+73 3.) A large snowplow can clear a parking lot in 4 hours. A small snowplow needs more time to clear the lot.
Working together, the large and small snowplow can clear the lot in 3 hours. How long would it take the
small snow plow to clear the lot by itself?
+36916 Large snow plow rate = 1 lot/4
Small snow plow rate = 1lot/x
(1/4 + 1/x) * 3 = 1 lot
3/4 +3/x =1
3/x=1/4
x = 3/(1/4) = 12 hours
+2441 For problems like these, I like to use a table. I like to fill in the table with the information given to me and then create an equation that I can solve.
For this table, I will use the equation d=rt as the structure for the table.
| D | R | T | |
| Large Snowplow | |||
| Small Snowplow | |||
| Large Snowplow and Small Snowplow |
We will use the equation d=rt as a metaphor for this particular question.
d is metaphorical for the total amount done; for example, in this problem, the large snowplow is clearing one parking lot of its snow. Therefore, d=1 for the large snowplow.
Although we do not know how long the small snowplow takes to clear the parking lot yet, we do know that it has to clear one parking lot by itself, so d=1 for the small snowplow, as well.
When the snowplows work together, they both only clear one parking lot in this problem, so d=1 for the large and small snowplow. Let's fill this information in now.
| D | R | T | |
| Large Snowplow | 1p | ||
| Small Snowplow | 1p | ||
| Large Snowplow and Small Snowplow | 1p |
Next, I will fill in the "T" column, which represents time.
The given information states that the large snowplow leaves the parking lot devoid of snow after 4 hours. Therefore, t=4.
We do not know how much time it took the small snowplow to clear this parking lot; after all, that is what we are solving for. I will assign a variable, x, for that slot.
Collectively, the snowplows unload all that snow in a matter of 3 hours, so t=3 in the final row.
This is what the table looks like now:
| D | R | T | |
| Large Snowplow | 1p | 4hr | |
| Small Snowplow | 1p | xhr | |
| Large Snowplow and Small Snowplow | 1p | 3hr |
To fill in the rates, I will refer back to that metaphorical formula. I can rearrange this formula to solve for r.

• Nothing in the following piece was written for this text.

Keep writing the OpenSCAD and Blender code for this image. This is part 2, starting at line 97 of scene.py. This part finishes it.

| \(d=rt\) | divide by t to isolate r. |
| \(r=\frac{d}{t}\) |
This rearrangement shows that all I have to do is divide the "D" values by the "T" values in order to fill in the elements of the "R" column. Here is an update of what the table looks like.
| D | R | T | |
| Large Snowplow | \(1p\) | \(\frac{1p}{4\text{hr}}\) | \(4\text{hr}\) |
| Small Snowplow | \(1p\) | \(\frac{1p}{x\text{hr}}\) | \(x\text{hr}\) |
| Large Snowplow and Small Snowplow | \(1p\) | \(\frac{1p}{3\text{hr}}\) | \(3\text{hr}\) |
Great! We have the table filled out. In order to generate an equation, I want you to focus on the "R" column, the one that represents the rate of the snowplows. When the snowplows are in cahoots, their combined rates equal that of the sum of the individual rates. This allows us to generate an equation.

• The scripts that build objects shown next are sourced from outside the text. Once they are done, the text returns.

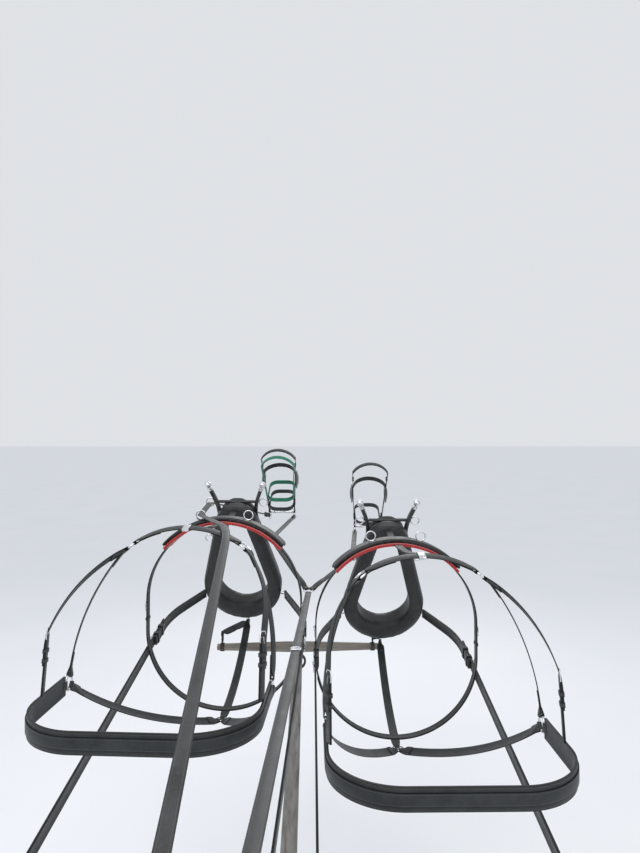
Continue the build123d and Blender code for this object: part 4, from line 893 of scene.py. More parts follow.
def roller_buckle(at, along, outward, strap_width, wire=BUCKLE_WIRE):
    """Frame, centre bar, roller and tongue of one buckle, on the strap's outer face."""
    half = strap_width * BUCKLE_SHARE
    side = strap_width / 2 + wire / 2
    frame_wire = bent_wire(rounded_frame(half - wire / 2, side, wire * FRAME_CORNER), wire)
    bar = rod((0, -side, 0), (0, side, 0), wire * BAR_SHARE)
    roller = rod((half - wire / 2, -side + wire, 0), (half - wire / 2, side - wire, 0), wire * ROLLER_SHARE)
    bends = (
        (-wire * 0.4, 0.2), (wire * 0.5, 0.85), (half * 0.5, 0.8), (half - wire * 0.4, 1.12),
        (half + wire * 0.5, 0.95),
    )
    tongue = bent_wire([(x, 0, wire * height) for x, height in bends], wire * TONGUE_SHARE, closed=False)
    return fixed(joined([frame_wire, bar, roller, tongue]), axes(at, along, outward))


# Places of the near and the off harness

EVENER_HALF, EVENER_Y = 0.450, 0.430
# Each harness's side, turn, how far ahead of its singletree, extra height, and the head's shift
STANDS = (("near", -1, -3.8, 0.120, 0.080, 0.130), ("off", 1, 0, 0, 0, -0.020))
PLACES = {}
for name, side, turn, ahead, lift, shift in STANDS:
    pivot = Matrix.Translation((side * EVENER_HALF, EVENER_Y, GROUND))
    pivot = pivot @ Matrix.Rotation(radians(turn), 4, "Z")
    PLACES[name] = {
        "pivot": pivot,
        "worn": pivot @ Matrix.Translation((0, ahead, lift)),
        "head": pivot @ Matrix.Translation((shift, ahead, lift)),
        "ahead": ahead,
        "lift": lift,
    }


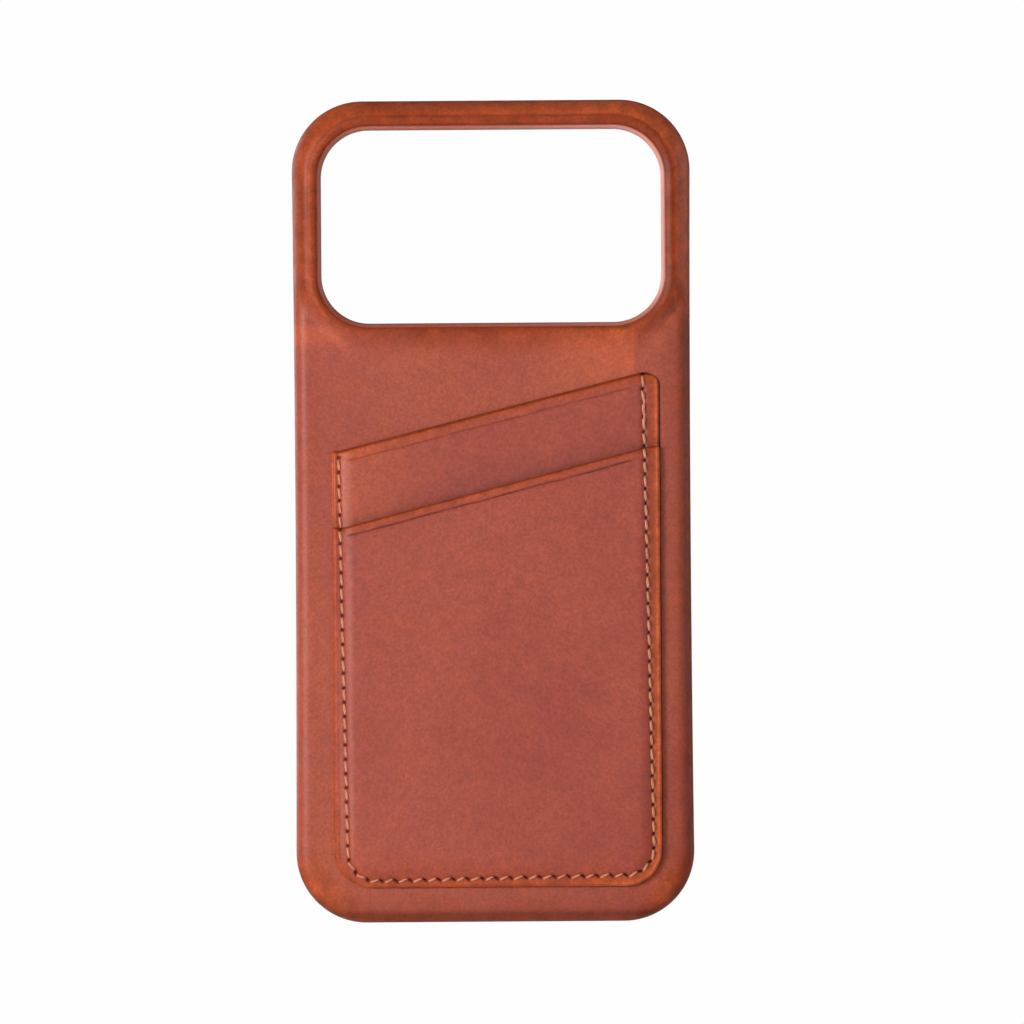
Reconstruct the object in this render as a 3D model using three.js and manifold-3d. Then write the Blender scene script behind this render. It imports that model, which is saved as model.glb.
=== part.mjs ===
// A leather phone case with a two-slot card wallet sewn to its back.
// Millimetres, +Z up towards the camera end, -Y is the outer back with the card pockets, +Y the screen
// side. The origin is the middle of the lining face that the phone's back rests on.

import * as THREE from 'three';
import { mergeVertices } from 'three/addons/utils/BufferGeometryUtils.js';
import Module from 'manifold-3d';

// ---------------------------------------------------------------- driving dimensions

const PHONE = { halfWidth: 39.0, halfHeight: 81.7, thickness: 8.75, cornerRadius: 12.5 };
const BAY_CLEARANCE = 0.1;
const GLUE = 0.1;                 // glue line between two layers
const LINING = 0.4;               // microfibre sheet under the phone
const SHELL = { back: 1.0, side: 0.8, end: 1.4, lip: 0.6 };
const LEATHER = { back: 0.9, side: 0.7, lip: 0.55 };
const LIP_OVERHANG = 0.9;         // how far the lip reaches over the glass
const BACK_ROUND = 3.0;           // rolled edge between back and sides, on the leather
const LIP_ROUND = 0.7;            // on the leather; the layers under it are rounded less
const SHELL_LIP_ROUND = 0.2;
const UNDER_LIP_ROUND = 0.3;
const BAY_ROUND = 1.4;
const LINING_MARGIN = 1.2;        // lining stops this far inside the bay

// Camera window, measured on the finished leather edge.
const WINDOW = { halfWidth: 34.7, halfHeight: 19.72, z: 58.18, cornerRadius: 9.8 };
const RIM = { width: 2.6, top: -4.3, round: 1.2, leather: 0.8, ridge: 1.8 };
const RIM_SHOULDER = { width: 4.4, top: -3.3, round: 0.6 };   // low step between the rim and the back

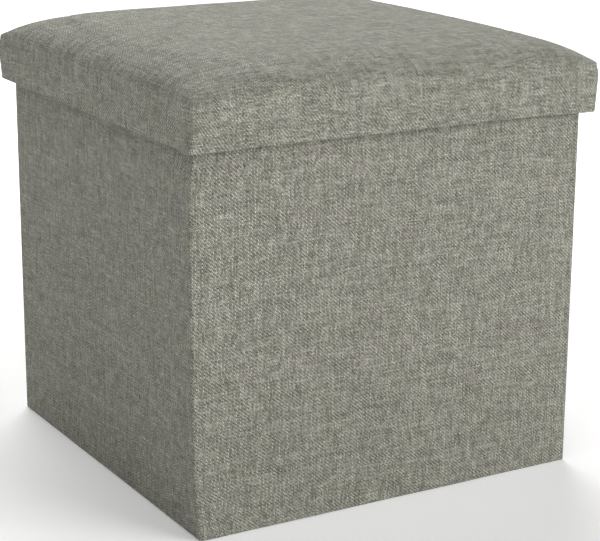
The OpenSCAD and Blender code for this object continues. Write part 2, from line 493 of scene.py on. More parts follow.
CORNER_PUSH = 6.5 * MM                        # how far the front left corner leans to -X


def lean(g, depth, z):
    """The front half of the left wall stands a little proud, most at the front corner.
    It is drawn in at the floor and under the lid, and only its outer face moves."""
    along_left = np.clip((g - PITCH) / (PITCH / 2), 0, 1)
    along_front = 1 - smooth((g - 1.5 * PITCH) / (90 * MM))
    reach = np.where(g < 1.5 * PITCH, along_left, along_front)[:, None]
    low = 1 - np.exp(-np.clip(z, 0, None) / (35 * MM))
    high = 1 - 0.5 * smooth((z - LID_Z + 30 * MM) / (28 * MM))
    return CORNER_PUSH * reach * low * high * np.clip(1 - depth / WALL_T, 0, 1)


def at_walls(g, inward, z):
    """Points at lengths g (rows) with depths and heights (columns)."""
    (x, y), (nx, ny) = outline(g)
    depth = np.broadcast_to(inward, np.broadcast(g[:, None], inward).shape)
    height = np.broadcast_to(z, depth.shape)
    push = lean(g, depth, height)
    return np.stack([x[:, None] + nx[:, None] * depth - push,
                     y[:, None] + ny[:, None] * depth, height], -1)


def from_crease(g):
    """Signed length from the crease of the side wall that g is on, or far away."""
    wall = np.round(g / PITCH)
    return np.where(wall % 2 == 1, g - wall * PITCH, 1.0)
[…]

\(\frac{1}{4}+\frac{1}{x}=\frac{1}{3}\)
| \(\frac{1}{4}+\frac{1}{x}=\frac{1}{3}\) | There are many ways to approach this, but probably the simplest way is to multiply both sides by the LCD, 12x. |
| \(3x+12=4x\) | Subtract 3x on both sides. |
| \(x=12\text{hr.}\) | This is how long the small snowplow will take on its own. |